A total of 331 fodder halophyte taxa are distributed in the region (Appendix II). The constraints of using halophytes and other salt-tolerant plants as potential feed resource for animals have been studied at length by El Shaer (2010). The benefits outlined by him are the yield of halophytes and salt-tolerant forages as edible biomass in saline lands where non-halophytic species cannot grow varies from low to high; several halophytes are a potential source of nitrogen and major minerals for sheep and goats fed on low-quality diets; therefore energy supplementation with diets containing halophytes proves effective to overcome nutrient deficiencies in animals; the lignins, oxalates, and nitrates can prove limiting as anti-nutritive factors in the animal diets in particular while utilizing some halophytes and salt-tolerant forages in livestock feeding mainly as sole diets, appropriate mixing of different halophytic taxa, based on their complementary roles, can dilute the negative effects of the anti-nutritive factors cited here and therefore improve animal performance; and finally a wide range of halophytes and salt-tolerant grasses can prove as promising fodder resources for small ruminants raised around the saline areas or in arid and semiarid regions.

11.6 Conclusions

Halophytes are a small but diverse group of plants distributed as natural flora of saline habitats.

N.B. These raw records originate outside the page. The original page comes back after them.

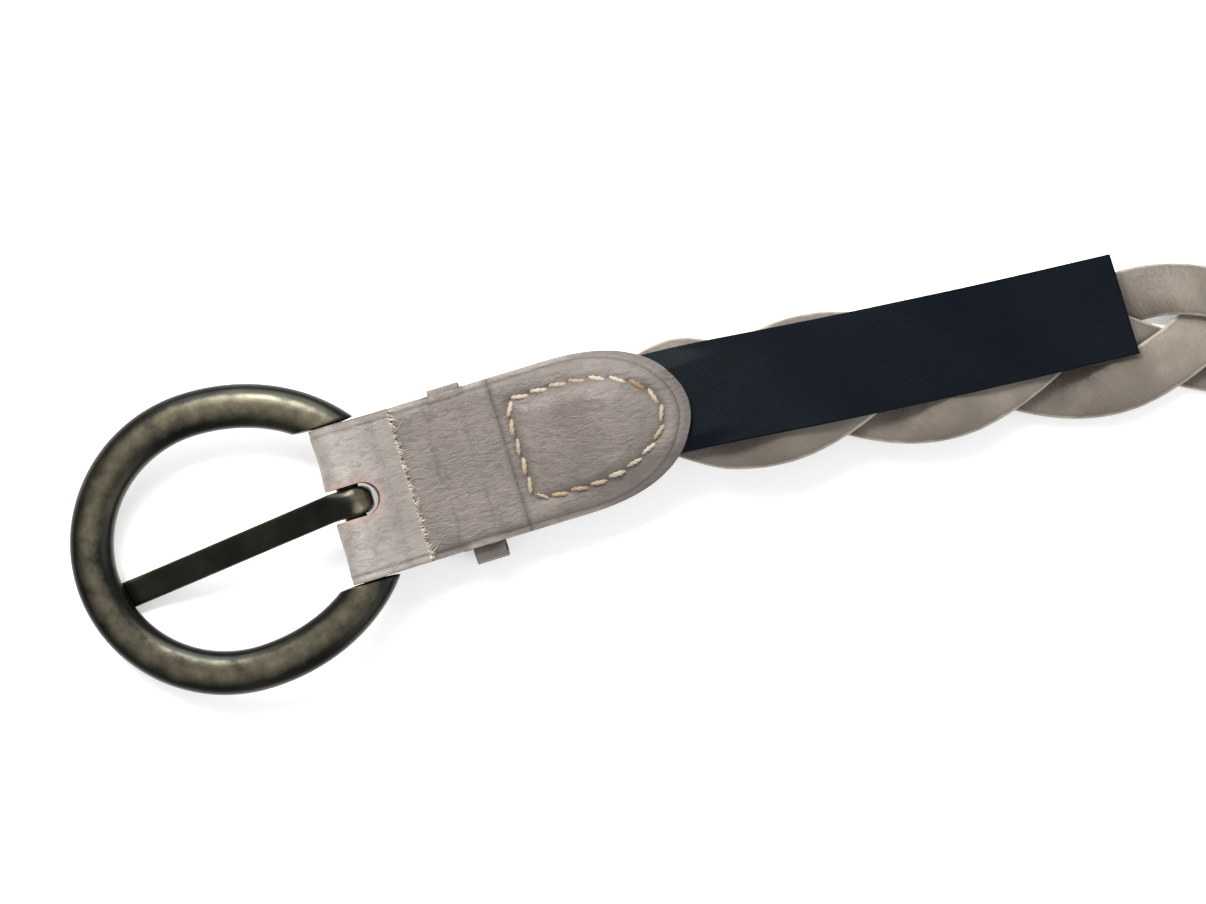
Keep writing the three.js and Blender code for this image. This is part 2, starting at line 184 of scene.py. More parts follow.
def product(*terms):
    """The first two terms multiplied, plus the third where there is one."""
    operation = "MULTIPLY_ADD" if len(terms) > 2 else "MULTIPLY"
    return node(terms[0], "ShaderNodeMath", dict(enumerate(terms)), operation=operation).outputs[0]


def ranged(value, low, high, at_low=0.0, at_high=1.0):
    """A value read on a straight line from one number at low to another at high, and level beyond."""
    inputs = {"Value": value, "From Min": low, "From Max": high, "To Min": at_low, "To Max": at_high}
    return node(value, "ShaderNodeMapRange", inputs).outputs[0]


def ramp(factor, stops):
    """A colour ramp with the given (place, colour) stops."""
    made = node(factor, "ShaderNodeValToRGB", {"Fac": factor})
    elements = made.color_ramp.elements
    elements[0].position, elements[0].color = stops[0][0], (*stops[0][1], 1)
    elements[1].position, elements[1].color = stops[-1][0], (*stops[-1][1], 1)
    for place, colour in stops[1:-1]:
        elements.new(place).color = (*colour, 1)
    return made.outputs["Color"]


def layered(body, *layers):
    """A colour with plain colours laid over it in turn, each as far as its own factor says. Sockets 6
    and 7 of the mixing node are its two colours, and output 2 is the mixed one."""
    for factor, colour in layers:
        sockets = {0: factor, 6: body, 7: (*colour, 1)}
        body = node(body, "ShaderNodeMix", sockets, data_type="RGBA").outputs[2]
    return body


def bumps(*layers):
    """The surface's tilt from bumps laid one on the other: a height, its depth in metres, a strength."""
    tilt = {}
    for height, depth, strength in layers:
        inputs = {"Height": height, "Distance": depth, "Strength": strength, **tilt}
        tilt = {"Normal": node(height, "ShaderNodeBump", inputs).outputs["Normal"]}
    return tilt["Normal"]


def brass_finish():
    """Dark plating in clouds of brown and green-black, brighter where rubbed, with fine scratches."""
    material, tree = new_finish("antique_brass", Metallic=1.0)
    where = object_place(tree)
    clouds = noise(where, 60, 5, 0.55)
    patches = noise(where, 260, 5, 0.6)
    scratches = noise(stretched(where, (1.0, 0.25, 1.0)), 2600, 3, 0.7)
    pits = noise(where, 700, 3)
    rubbed = ranged(product(carried(tree, "rubbed"), patches), 0.12, 0.95)
    body = ramp(clouds, [(0.3, green_black), (0.52, brown_black), (0.75, dull_brown)])
    return patterned(
        material,
        Base_Color=layered(body, (rubbed, bare_brass)),
        Roughness=ranged(clouds, 0, 1, 0.36, 0.24),
        Normal=bumps((scratches, 0.00003, 0.5), (pits, 0.00006, 0.3)),
    )


brass = brass_finish()

ring_low = ring_thickness / 2 + gap + tongue_thickness
tongue_end_radius = np.hypot(tongue_reach, ring_low)
ring_tilt = np.arcsin((bar_height - resting_gap) / tongue_end_radius) - np.arctan2(ring_low, tongue_reach)


def tipped(points):
    """Points drawn round the bar's axis, tipped down with the ring and lifted to the bar's height."""
    x, y, z = np.moveaxis(points, -1, 0)
    c, s = np.cos(ring_tilt), np.sin(ring_tilt)
    return np.stack([x * c - z * s, y, x * s + z * c + bar_height], -1)


def ring_surface(steps=130, sides=40):
    """Squared ovals, each between a point of the outer edge and one of the inner edge. Each edge runs
    along the bar, turns out beside the chape through a small round, and follows an oval to the far side."""
    edge = chape_half + ring_clearance
    turn = full_turn(sides)[None, :]
    along_bar = np.linspace(0, 1, 12, endpoint=False)
    corner = np.linspace(0, np.pi / 2, 16)
    run = np.linspace(0, 1, steps)[1:]

    def half_edge(inset, bar_side):
        """One half of an edge: a line beside the bar, a quarter round, then the oval's cosine and sine."""
        high = ring_half_height - inset
        begins = np.arcsin((edge + shoulder_round) / high)
        angle = begins + (np.pi - begins) * run
        half = np.where(np.cos(angle) > 0, ring_half_near, ring_half_far) - inset
        line = ring_centre_to_bar + bar_side
        shoulder = (ring_half_near - inset) * np.cos(begins) - line
        bar = np.stack([np.full(len(along_bar), line), edge * along_bar], -1)
        side_y = edge + shoulder_round * (1 - np.cos(corner))
        side = np.stack([line + shoulder * np.sin(corner), side_y], -1)
        return np.vstack([bar, side, np.stack([half * np.cos(angle), high * np.sin(angle)], -1)])

    halves = half_edge(0, bar_radius), half_edge(ring_band, -bar_radius)
    outer, inner = (np.vstack([half, half[-2:0:-1] * [1, -1]])[:, None, :] for half in halves)
    share = np.r_[np.zeros(len(along_bar)), np.sin(corner), np.ones(len(run))]
    share = np.r_[share, share[-2:0:-1]][:, None]
    thickness = 2 * bar_radius + (ring_thickness - 2 * bar_radius) * share
    square = 1 - ring_squareness * share
    out = powered(np.cos(turn), square)
    up = -powered(np.sin(turn), square)
    plan = (outer + inner) / 2 + out[..., None] * (outer - inner) / 2
    points = np.stack([plan[..., 0] - ring_centre_to_bar, plan[..., 1], up * thickness / 2], -1)
    return points, near(np.abs(out), crown_share) * share


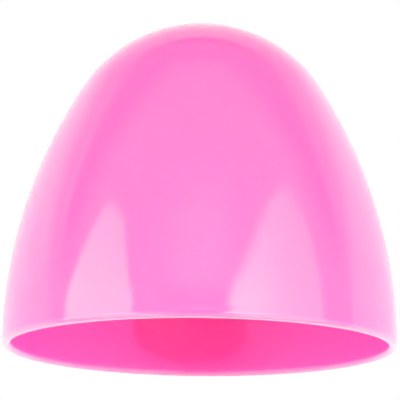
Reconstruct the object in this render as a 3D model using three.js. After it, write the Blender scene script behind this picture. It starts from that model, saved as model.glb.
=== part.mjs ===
// A silicone cupping cup: one soft moulding, a domed shell that is open at the bottom.
// The dome is squeezed, its lip is set on the skin, and the wall springs back and draws the skin up.
//
// Millimetres, +Z up. The origin is the centre of the mouth, on the plane that the lip rests on.
//
// The outside is three tangent arcs turned about Z: from the lip up, the skirt, the flank and the crown.
// Along an arc, a point is placed by the angle of its normal above the horizontal: 0 on an upright wall, and
// a quarter turn at the top of the crown. The inside follows the outside at a wall thickness that grows with
// that angle, so the wall is thinnest at the skirt and thickest at the crown.

import * as THREE from "three";

const degrees = THREE.MathUtils.degToRad;

// Outside, in millimetres and radians.
const LIP_RADIUS = 35;
const WALL_RADIUS = 34.7;
const SKIRT_FOOT = 2.5;
const SKIRT_ARC = 60;
const SKIRT_TOP_ANGLE = degrees(6);
const FLANK_ARC = 91;
const FLANK_TOP_ANGLE = degrees(31.3);
const CROWN_TOP_ANGLE = degrees(90);

// Wall and lip, in millimetres.
const SKIRT_WALL = 1.6;
const CROWN_WALL = 2.4;
const LIP_ROUNDING = 0.75;
const BEAD_TOP = 2;

// Facets.
const SEGMENTS_ROUND = 64;
const SKIRT_STEPS = 2;
const FLANK_STEPS = 8;
const CROWN_STEPS = 11;
const BEAD_STEPS = 3;
const ROUNDING_STEPS = 4;

const SILICONE_PINK = 0xff94db;

// A point on an arc, where the arc's normal stands at the given angle.
function onArc(arc, angle) {
  return new THREE.Vector2(
    arc.centre.x + arc.radius * Math.cos(angle),
    arc.centre.y + arc.radius * Math.sin(angle),
  );
}

// Points along an arc, from one angle to the other, both ends included.
function arcPoints(arc, from, to, steps) {
  const points = [];
  for (let i = 0; i <= steps; i += 1) {
    points.push(onArc(arc, THREE.MathUtils.lerp(from, to, i / steps)));
  }
  return points;
}

// An arc of another radius that carries on from the given one, with the same tangent where they meet.
function nextArc(arc, angle, radius) {
  const shift = arc.radius - radius;
  return {
    centre: new THREE.Vector2(
      arc.centre.x + shift * Math.cos(angle),
      arc.centre.y + shift * Math.sin(angle),
    ),
    radius,
  };
}

// The three arcs of the outside. The crown's radius is the one that puts its centre on the axis.
function outsideArcs() {
  const skirt = {
    centre: new THREE.Vector2(WALL_RADIUS - SKIRT_ARC, SKIRT_FOOT),
    radius: SKIRT_ARC,
  };
  const flank = nextArc(skirt, SKIRT_TOP_ANGLE, FLANK_ARC);
  const crownRadius = FLANK_ARC + flank.centre.x / Math.cos(FLANK_TOP_ANGLE);
  const crown = nextArc(flank, FLANK_TOP_ANGLE, crownRadius);
  crown.centre.x = 0;
  return [
    { arc: skirt, from: 0, to: SKIRT_TOP_ANGLE, steps: SKIRT_STEPS },
    { arc: flank, from: SKIRT_TOP_ANGLE, to: FLANK_TOP_ANGLE, steps: FLANK_STEPS },
    { arc: crown, from: FLANK_TOP_ANGLE, to: CROWN_TOP_ANGLE, steps: CROWN_STEPS },
  ];
}

// Wall thickness where the outside's normal stands at the given angle.
function wallAt(angle) {
  return SKIRT_WALL + (CROWN_WALL - SKIRT_WALL) * Math.sin(angle);
}

// The dome's outline from the skirt's foot to the top of the crown, set in by inset(angle) from the outside.
function domeOutline(inset) {
  const points = [];
  for (const { arc, from, to, steps } of outsideArcs()) {
    const first = points.length === 0 ? 0 : 1;
    for (let i = first; i <= steps; i += 1) {
      const angle = THREE.MathUtils.lerp(from, to, i / steps);
      points.push(onArc({ centre: arc.centre, radius: arc.radius - inset(angle) }, angle));
    }
  }
  points[points.length - 1].x = 0;
  return points;
}

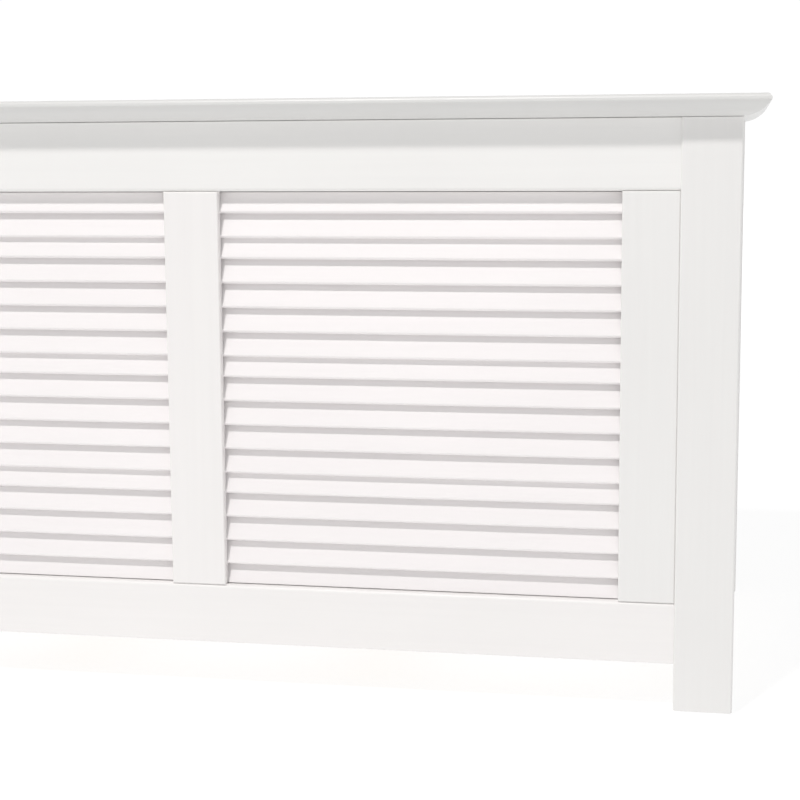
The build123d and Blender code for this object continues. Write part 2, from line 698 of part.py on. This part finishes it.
# ---- lid stays -----------------------------------------------------------------
# The lid pivot, the wall stud and the hinge axis make a triangle with two equal sides, so
# the arm turns back on the lid by exactly half the lid's angle while its slot runs along
# the stud.
ARM_ANGLE = atan2(STUD_Z - PIVOT_Z, STUD_Y - PIVOT_Y)
ARM_LINE = (0, cos(ARM_ANGLE), sin(ARM_ANGLE))
SLOT_L = OPEN_REACH - SHUT_REACH + 2 * SLOT_ALLOWANCE

for name, side in (("left", -1), ("right", 1)):
    with BuildPart() as stay_arm:
        with BuildSketch(Plane((side * ARM_X, PIVOT_Y, PIVOT_Z), ARM_LINE, (side, 0, 0))):
            with Locations((OPEN_REACH / 2, 0)):
                SlotCenterToCenter(OPEN_REACH, 2 * ARM_R)
            Circle(RIVET_R + PIN_CLEARANCE, mode=Mode.SUBTRACT)
            with Locations(((SHUT_REACH + OPEN_REACH) / 2, 0)):
                SlotCenterToCenter(SLOT_L, 2 * SLOT_R, mode=Mode.SUBTRACT)
        extrude(amount=ARM_T)
    save(stay_arm, f"stay_arm_{name}")
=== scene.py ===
"""Looks of a white painted toy box with louvred sides and a hinged lid.

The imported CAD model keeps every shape. This script gives each node its finish, and adds the floor,
the light and the camera. All lengths are in metres, as in the frame.
"""

import functools
import math

import bmesh
import bpy
from mathutils import Matrix, Vector

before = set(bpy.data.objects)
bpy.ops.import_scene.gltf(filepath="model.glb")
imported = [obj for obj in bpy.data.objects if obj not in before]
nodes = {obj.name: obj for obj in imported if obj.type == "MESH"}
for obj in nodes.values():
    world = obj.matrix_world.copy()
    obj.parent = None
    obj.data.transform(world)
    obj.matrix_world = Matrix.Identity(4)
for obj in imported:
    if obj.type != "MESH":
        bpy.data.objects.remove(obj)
bpy.context.view_layer.update()

MM = 0.001


# --- Node helpers ---------------------------------------------------------------------------------

ALONG = {"x": 0, "y": 1, "z": 2}
BEVEL_SAMPLES = 4
# Cosine of the angle between true and rounded normal, on a flat and on a fully rounded edge.
FLAT_COSINE, EDGE_COSINE = 0.995, 0.90


def scaled(colour, share):
    return [level * share for level in colour]


class Finish:
    """A Principled material being put together, with short calls for the nodes that feed it."""

    def __init__(self, name, **values):
        self.material = bpy.data.materials.new(name)
        self.material.use_nodes = True
        self.tree = self.material.node_tree
        self.shader = self.tree.nodes["Principled BSDF"]
        for socket, value in values.items():
            self.shader.inputs[socket.replace("_", " ")].default_value = value
        self.place = self.node("ShaderNodeTexCoord").outputs["Object"]

    def node(self, kind, **settings):
        made = self.tree.nodes.new(kind)
        for key, value in settings.items():
            setattr(made, key, value)
        return made

    def feed(self, socket, value):
        if isinstance(value, bpy.types.NodeSocket):
            self.tree.links.new(value, socket)
        else:
            socket.default_value = value

    def stretched(self, grain, ratio):
        """The place on the object, with distances along the grain drawn out ratio times."""
        mapping = self.node("ShaderNodeMapping")
        self.feed(mapping.inputs["Vector"], self.place)
        scale = [1.0, 1.0, 1.0]
        scale[ALONG[grain]] = 1.0 / ratio
        mapping.inputs["Scale"].default_value = scale
        return mapping.outputs["Vector"]

    def noise(self, scale, detail=2.0, rough=0.5, place=None, distortion=0.0):
        made = self.node("ShaderNodeTexNoise")
        self.feed(made.inputs["Vector"], self.place if place is None else place)
        made.inputs["Scale"].default_value = scale
        made.inputs["Detail"].default_value = detail
        made.inputs["Roughness"].default_value = rough
        made.inputs["Distortion"].default_value = distortion
        return made.outputs["Fac"]

    def between(self, value, low, high, start=0.0, end=1.0):
        """value's range low to high, spread over start to end and held there."""
        made = self.node("ShaderNodeMapRange", clamp=True)
        names = ("Value", "From Min", "From Max", "To Min", "To Max")
        for name, given in zip(names, (value, low, high, start, end)):
            self.feed(made.inputs[name], given)
        return made.outputs["Result"]

    def sum(self, *values, operation="ADD"):
        total = values[0]
        for value in values[1:]:
            made = self.node("ShaderNodeMath", operation=operation)
            self.feed(made.inputs[0], total)
            self.feed(made.inputs[1], value)
            total = made.outputs[0]
        return total

    def times(self, *values):
        return self.sum(*values, operation="MULTIPLY")

    def mix(self, share, first, second):
        made = self.node("ShaderNodeMix", data_type="RGBA")
        self.feed(made.inputs["Factor"], share)
        for name, value in (("A", first), ("B", second)):
            is_socket = isinstance(value, bpy.types.NodeSocket)
            self.feed(made.inputs[name], value if is_socket else (*value, 1.0))
        return made.outputs["Result"]

    def edges(self, radius):
        """1 on the object's outer edges, 0 on its flats."""
        rounded = self.node("ShaderNodeBevel", samples=BEVEL_SAMPLES)
        rounded.inputs["Radius"].default_value = radius
        flat = self.node("ShaderNodeNewGeometry")
        cosine = self.node("ShaderNodeVectorMath", operation="DOT_PRODUCT")
        self.feed(cosine.inputs[0], rounded.outputs["Normal"])
        self.feed(cosine.inputs[1], flat.outputs["Normal"])
        return self.between(cosine.outputs["Value"], FLAT_COSINE, EDGE_COSINE)

    def bump(self, *layers):
        """layers are (height, depth in metres); the first lies under the others."""
        normal = None
        for height, depth in layers:
            made = self.node("ShaderNodeBump")
            made.inputs["Strength"].default_value = 1.0
            made.inputs["Distance"].default_value = depth
            self.feed(made.inputs["Height"], height)
            if normal is not None:
                self.feed(made.inputs["Normal"], normal)
            normal = made.outputs["Normal"]
        self.feed(self.shader.inputs["Normal"], normal)

    def colour(self, value):
        self.feed(self.shader.inputs["Base Color"], value)

    def roughness(self, value):
        self.feed(self.shader.inputs["Roughness"], value)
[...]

These remarkable plants have a potential to revolutionize the future by fulfilling the human needs especially those related to food, fodder, fuel, and medicines (Hameed and Khan 2011). The cultivation and conservation of such natural resources can prove helpful in the sustainable maintenance and utilization of halophytic plant wealth. These can be evaluated to develop many small industries with small grants from the government, thereby uplifting the socioeconomic status of the poor. Both government and private sectors should invest in this venture to make halophytes as a resource for future (Hameed and Khan 2011). Sustainable use of our marginal lands and water resources for food-feed crops and forage legumes can prove fruitful for improving our global food security, reduce poverty, resilience against climate change, and enhance ecosystem health in crop-livestock systems (Qureshi 2017). Moreover, a good choice for salinity control and remediation is adoption of halophytes together with salt-tolerant plant taxa, which can have significant effect on the economic development of dry saline regions lying a waste. In addition to this, agroforestry can solve drainage problems. It will also create good environmental conditions for the desert and semidesert areas (Qureshi 2017).

The feasibility of cultivating salt-tolerant plants successfully in saline ecosystems offers unexpected opportunities for everyone including the farmers to identify the most appropriate cash crop halophyte. Their combinations can prove highly beneficial in optimizing the input/output ratios (Debez et al. 2011). In many cases the salt-affected soils and groundwaters cross national boundaries. There is a need for cooperation and coordination at regional and interboundry level. It is very important to elaborate and apply effective salinity strategies. For this purpose there is need to involve politicians, institutions, farmers, water user associations, and all beneficiaries in such applications, so that everybody is familiar with his role (Yensen 2006). In short, we must strive hard to change the general opinion of the farming communities and policy makers related to the questionability of evaluating the salt-affected soils (Debez et al. 2011).